start

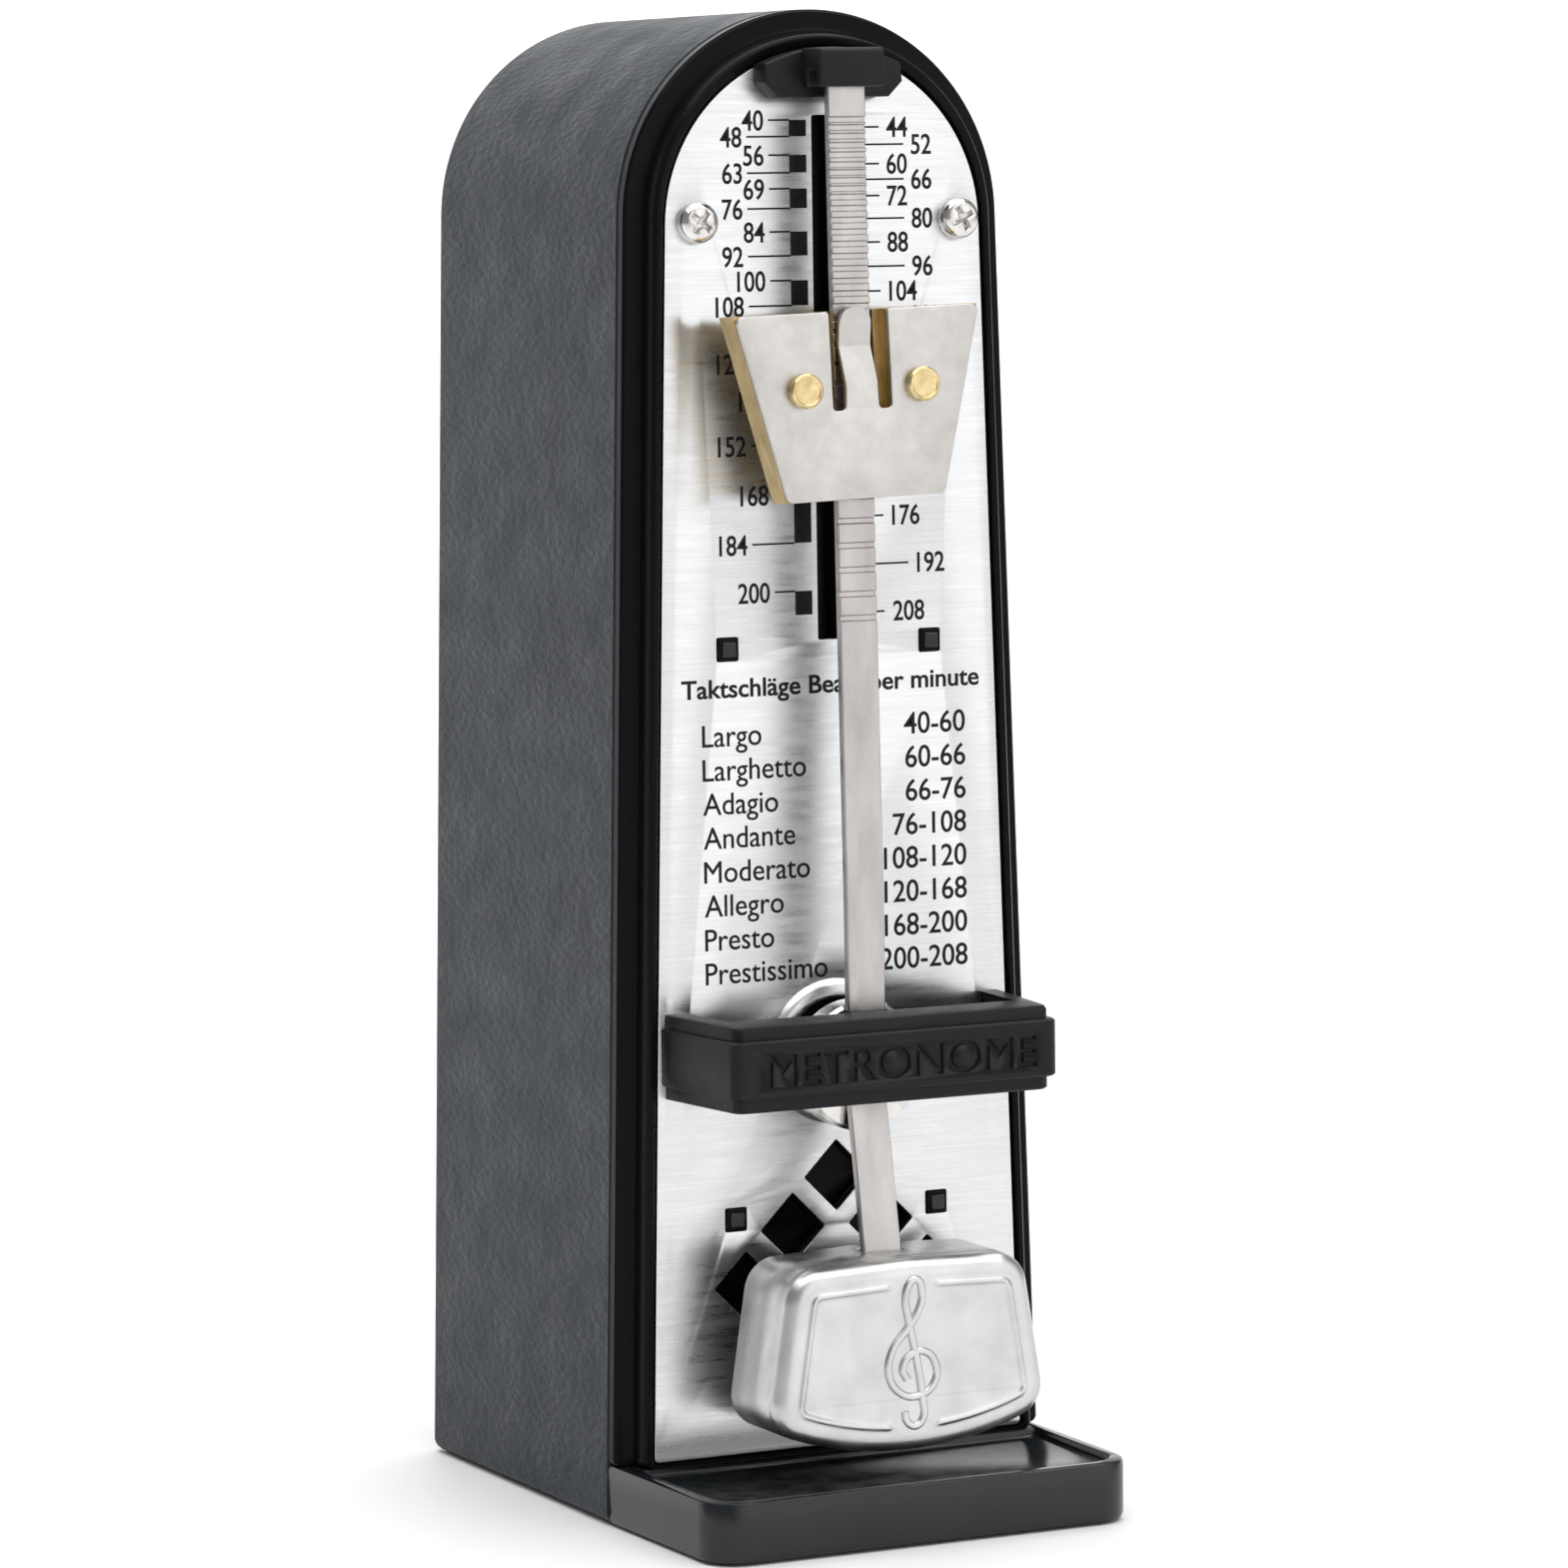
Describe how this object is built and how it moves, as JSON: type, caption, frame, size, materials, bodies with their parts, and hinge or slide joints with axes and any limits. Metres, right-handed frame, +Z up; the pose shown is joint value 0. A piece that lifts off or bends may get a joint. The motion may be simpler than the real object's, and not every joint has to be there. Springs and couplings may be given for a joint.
{
  "type": "metronome",
  "caption": "Small wind-up metronome: arch-topped plastic case, metal tempo dial, notched pendulum rod with sliding weight and a heavy bob.",
  "frame": {"origin": "on the standing face, on the case's centre line, in the plane where the rear shell meets the front frame", "axes": "+X to the right of the dial, +Y to the back of the case, +Z up; the dial faces -Y"},
  "size_m": [0.035, 0.0624, 0.11],
  "materials": {
    "shell": "satin",
    "frame": "gloss",
    "tray": "gloss",
    "pad": "matte",
    "plate": "satin",
    "dial_screws": "polished",
    "bar": "satin",
    "catch": "satin",
    "screws": "satin",
    "movement_brass": "satin",
    "wheel_brass": "satin",
    "steel": "satin",
    "spring_steel": "satin",
    "bush": "satin",
    "hub": "satin",
    "rod": "satin",
    "bob": "satin",
    "bob_core": "matte",
    "weight_body": "satin",
    "weight_plate": "satin",
    "weight_rivets": "polished",
    "key": "polished"
  },
  "bodies": {
    "case": {"rear_shell": "shell", "front_frame": "frame", "foot_tray": "tray", "base_pad": "pad", "scale_plate": "plate", "plate_screws": "dial_screws", "name_bar": "bar", "rod_catch": "catch", "case_screws": "screws", "foot_screws": "screws", "front_movement_plate": "movement_brass", "rear_movement_plate": "movement_brass", "movement_pillars": "movement_brass", "movement_screws": "screws", "click_stud": "steel", "click_spring": "spring_steel", "arbor_bushes": "bush"},
    "pendulum": {"pendulum_arbor": "steel", "pallet_anchor": "steel", "rod_hub": "hub", "pendulum_rod": "rod", "bob_shell": "bob", "bob_core": "bob_core"},
    "tempo_weight": {"weight_body": "weight_body", "weight_spring_plate": "weight_plate", "weight_rivets": "weight_rivets"},
    "winding": {"barrel_arbor": "steel", "ratchet_wheel": "steel", "winding_key": "key"},
    "click_lever": {"click": "steel"},
    "barrel": {"spring_barrel": "movement_brass", "barrel_cover": "movement_brass", "mainspring": "spring_steel"},
    "intermediate": {"intermediate_wheel": "wheel_brass", "intermediate_pinion": "steel"},
    "escape": {"escape_wheel": "wheel_brass", "escape_pinion": "steel"}
  },
  "joints": [
    {"name": "pendulum_swing", "type": "hinge", "parent": "case", "child": "pendulum", "pos_m": [0, 0, 0.0336], "axis": [0, 1, 0], "range_deg": [-25, 25]},
    {"name": "tempo_weight_slide", "type": "slide", "parent": "pendulum", "child": "tempo_weight", "axis": [0, 0.0237, 0.9997], "range_m": [-0.0223, 0.0135]},
    {"name": "key_winding", "type": "hinge", "parent": "case", "child": "winding", "pos_m": [0, 0, 0.0185], "axis": [0, 1, 0], "continuous": true},
    {"name": "click_lift", "type": "hinge", "parent": "case", "child": "click_lever", "pos_m": [0.0072, 0.0216, 0.0215], "axis": [0, 1, 0], "range_deg": [0, 10], "stiffness_Nm_per_rad": 0.0005, "springref_deg": -11.46},
    {"name": "barrel_turn", "type": "hinge", "parent": "case", "child": "barrel", "pos_m": [0, 0.013, 0.0185], "axis": [0, 1, 0], "continuous": true},
    {"name": "intermediate_turn", "type": "hinge", "parent": "case", "child": "intermediate", "pos_m": [-0.00721, 0.0046, 0.02871], "axis": [0, 1, 0], "continuous": true},
    {"name": "escape_turn", "type": "hinge", "parent": "case", "child": "escape", "pos_m": [-0.00791, 0.0106, 0.03688], "axis": [0, 1, 0], "continuous": true}
  ],
  "couplings": [
    {"joint": "intermediate_turn", "follows": "barrel_turn", "ratio": -5.2},
    {"joint": "escape_turn", "follows": "barrel_turn", "ratio": 29.9}
  ]
}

end

# [Exercise]
Write out all the data again, exactly as it appears.

# [The output]
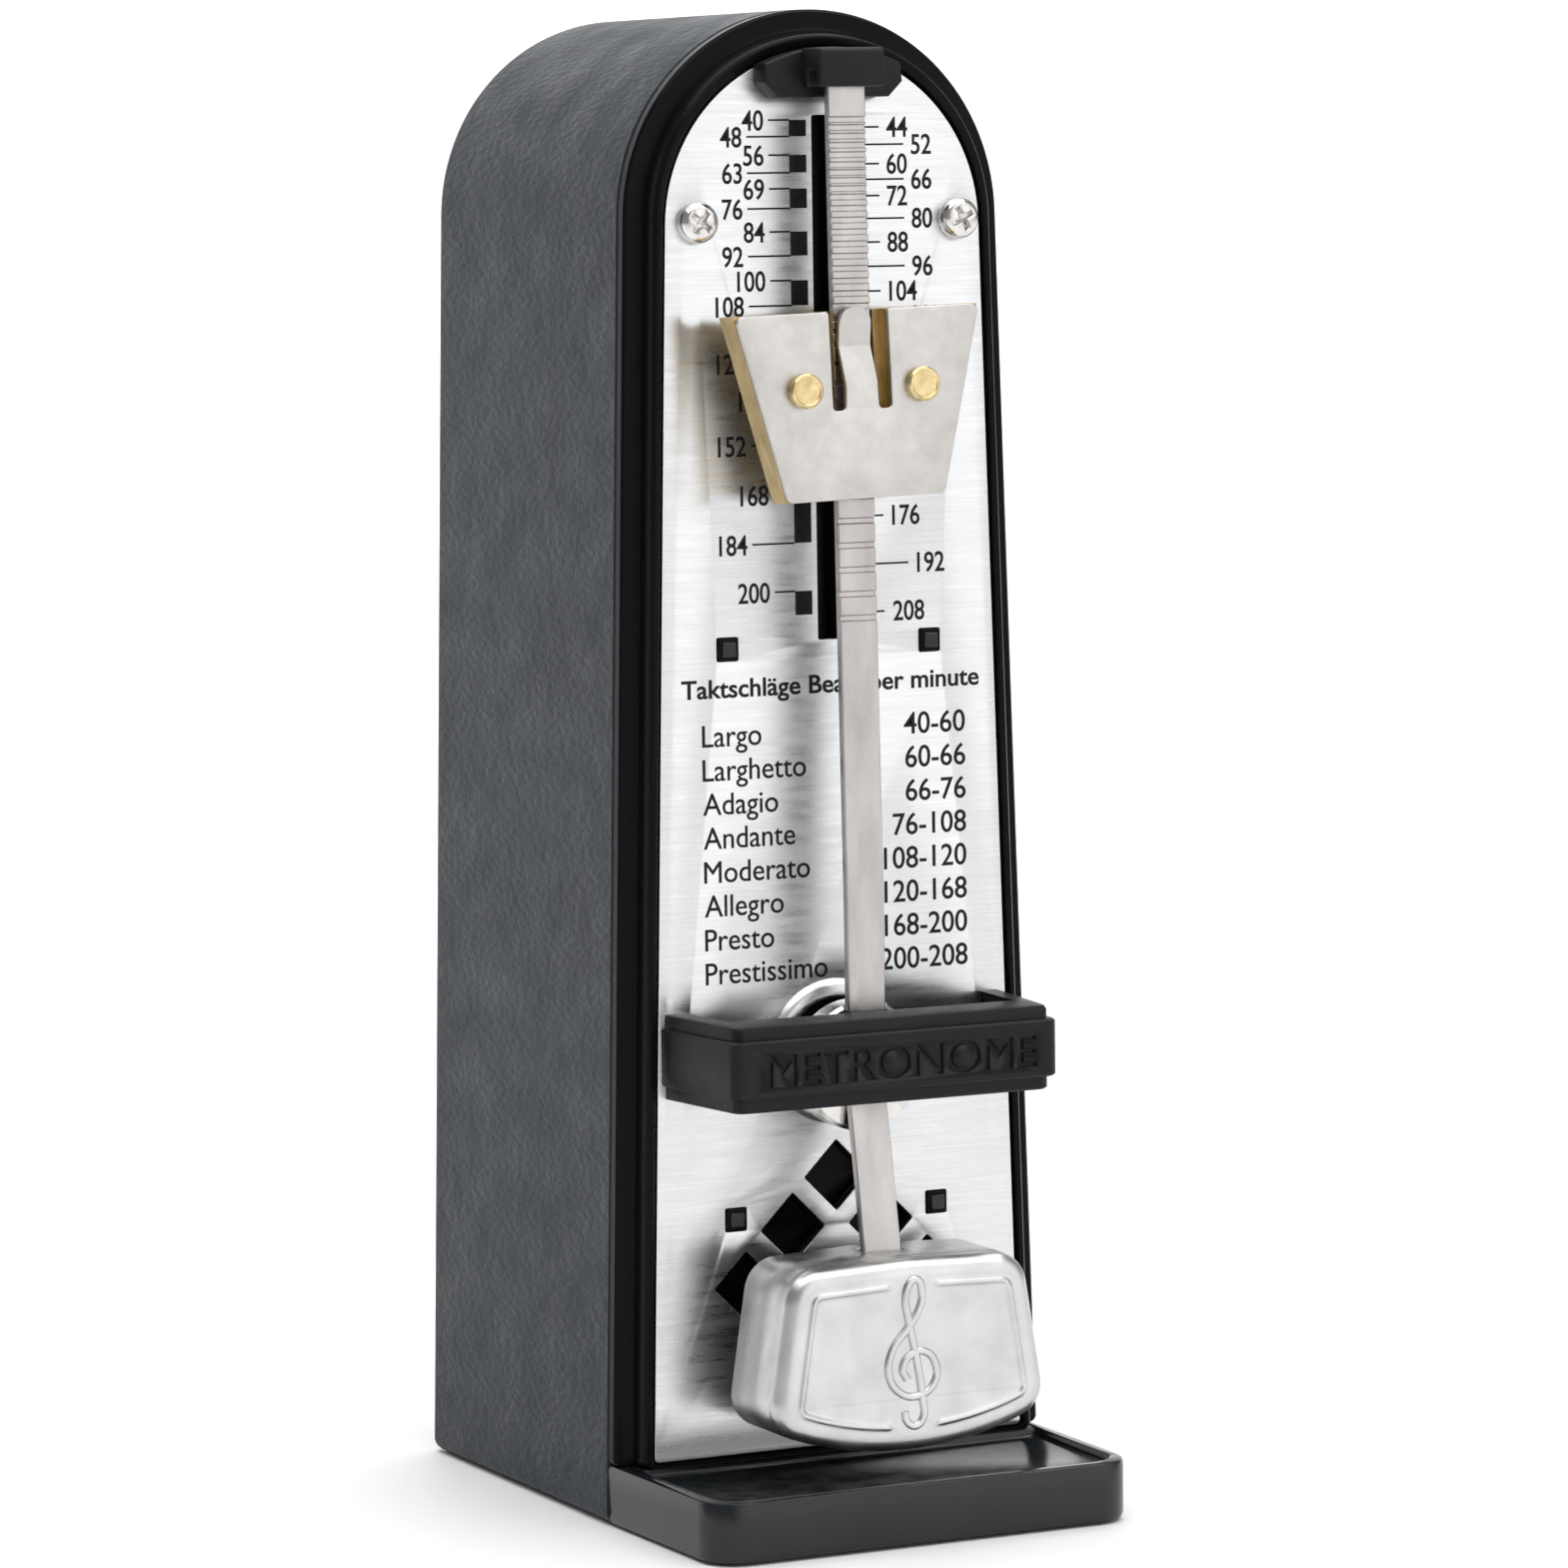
Describe how this object is built and how it moves, as JSON: type, caption, frame, size, materials, bodies with their parts, and hinge or slide joints with axes and any limits. Metres, right-handed frame, +Z up; the pose shown is joint value 0. A piece that lifts off or bends may get a joint. The motion may be simpler than the real object's, and not every joint has to be there. Springs and couplings may be given for a joint.
{
  "type": "metronome",
  "caption": "Small wind-up metronome: arch-topped plastic case, metal tempo dial, notched pendulum rod with sliding weight and a heavy bob.",
  "frame": {"origin": "on the standing face, on the case's centre line, in the plane where the rear shell meets the front frame", "axes": "+X to the right of the dial, +Y to the back of the case, +Z up; the dial faces -Y"},
  "size_m": [0.035, 0.0624, 0.11],
  "materials": {
    "shell": "satin",
    "frame": "gloss",
    "tray": "gloss",
    "pad": "matte",
    "plate": "satin",
    "dial_screws": "polished",
    "bar": "satin",
    "catch": "satin",
    "screws": "satin",
    "movement_brass": "satin",
    "wheel_brass": "satin",
    "steel": "satin",
    "spring_steel": "satin",
    "bush": "satin",
    "hub": "satin",
    "rod": "satin",
    "bob": "satin",
    "bob_core": "matte",
    "weight_body": "satin",
    "weight_plate": "satin",
    "weight_rivets": "polished",
    "key": "polished"
  },
  "bodies": {
    "case": {"rear_shell": "shell", "front_frame": "frame", "foot_tray": "tray", "base_pad": "pad", "scale_plate": "plate", "plate_screws": "dial_screws", "name_bar": "bar", "rod_catch": "catch", "case_screws": "screws", "foot_screws": "screws", "front_movement_plate": "movement_brass", "rear_movement_plate": "movement_brass", "movement_pillars": "movement_brass", "movement_screws": "screws", "click_stud": "steel", "click_spring": "spring_steel", "arbor_bushes": "bush"},
    "pendulum": {"pendulum_arbor": "steel", "pallet_anchor": "steel", "rod_hub": "hub", "pendulum_rod": "rod", "bob_shell": "bob", "bob_core": "bob_core"},
    "tempo_weight": {"weight_body": "weight_body", "weight_spring_plate": "weight_plate", "weight_rivets": "weight_rivets"},
    "winding": {"barrel_arbor": "steel", "ratchet_wheel": "steel", "winding_key": "key"},
    "click_lever": {"click": "steel"},
    "barrel": {"spring_barrel": "movement_brass", "barrel_cover": "movement_brass", "mainspring": "spring_steel"},
    "intermediate": {"intermediate_wheel": "wheel_brass", "intermediate_pinion": "steel"},
    "escape": {"escape_wheel": "wheel_brass", "escape_pinion": "steel"}
  },
  "joints": [
    {"name": "pendulum_swing", "type": "hinge", "parent": "case", "child": "pendulum", "pos_m": [0, 0, 0.0336], "axis": [0, 1, 0], "range_deg": [-25, 25]},
    {"name": "tempo_weight_slide", "type": "slide", "parent": "pendulum", "child": "tempo_weight", "axis": [0, 0.0237, 0.9997], "range_m": [-0.0223, 0.0135]},
    {"name": "key_winding", "type": "hinge", "parent": "case", "child": "winding", "pos_m": [0, 0, 0.0185], "axis": [0, 1, 0], "continuous": true},
    {"name": "click_lift", "type": "hinge", "parent": "case", "child": "click_lever", "pos_m": [0.0072, 0.0216, 0.0215], "axis": [0, 1, 0], "range_deg": [0, 10], "stiffness_Nm_per_rad": 0.0005, "springref_deg": -11.46},
    {"name": "barrel_turn", "type": "hinge", "parent": "case", "child": "barrel", "pos_m": [0, 0.013, 0.0185], "axis": [0, 1, 0], "continuous": true},
    {"name": "intermediate_turn", "type": "hinge", "parent": "case", "child": "intermediate", "pos_m": [-0.00721, 0.0046, 0.02871], "axis": [0, 1, 0], "continuous": true},
    {"name": "escape_turn", "type": "hinge", "parent": "case", "child": "escape", "pos_m": [-0.00791, 0.0106, 0.03688], "axis": [0, 1, 0], "continuous": true}
  ],
  "couplings": [
    {"joint": "intermediate_turn", "follows": "barrel_turn", "ratio": -5.2},
    {"joint": "escape_turn", "follows": "barrel_turn", "ratio": 29.9}
  ]
}